In the last several months, Denver Mayor Mike Johnston has focused on shutting down homeless encampments in the city and moving people out of the streets and into shelters. His administration also announced developing a new strategy to combat auto thefts, in particular the installation of cameras across the city, signaling his intent to curb crimes, notably in downtown Denver.
Machell added that downtown is still being hard hit by the work-from-home phenomenon, as well as the 16th Street Mall redevelopment, which has temporarily scarred a multi-block area in the heart of the CBD.
“It has drawn out way too long,” Machell told The Denver Gazette, while adding that the rerouted mall shuttle and city-sponsored bike lane projects add more problems to downtown’s side streets.
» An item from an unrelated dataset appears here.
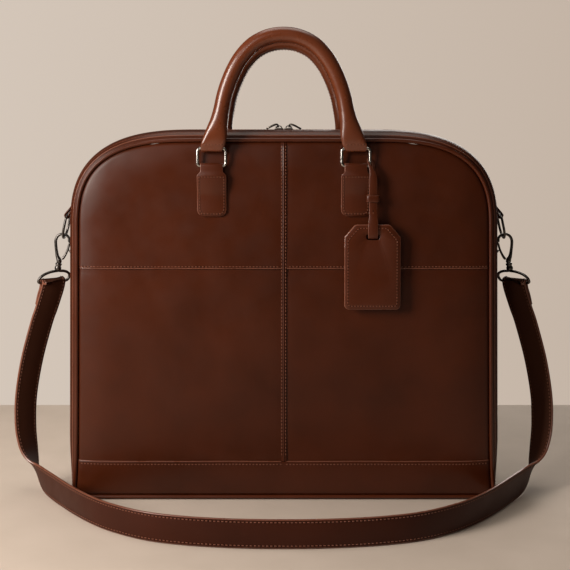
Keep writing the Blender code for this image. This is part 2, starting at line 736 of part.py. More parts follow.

Broker Brad Arnold, who had sold East West Partners’ new-urban concepts including The Coloradan at Union Station, said downtown’s issues are portrayed out of scale with the actual situation in those neighborhoods.
“Downtown is the punching bag now,” Arnold told The Denver Gazette. “It does have problems, but those are up and down the Front Range.”
Arnold, now with Slifer Smith & Frampton, said he continues having conversations with LoDo residents who like their location, want to be close to the A Line to Denver International Airport, and to walk to Nuggets and Rockies games.
“That’s irreplaceable, you can’t do those things in Cherry Creek,” he said.
Meanwhile, the contrast between residential prices downtown and in Cherry Creek is way beyond that for commercial properties, Arnold said. The 334-unit Coloradan, overlooking Union Station, currently has eight resale units on the market from a one-bedroom in the mid-$400,000s to premium two-bedrooms from the $900,000s to $1.2 million.
“It’s all exciting,” Landers said. “But I really miss downtown. I wish they could figure that out again. We can have both.”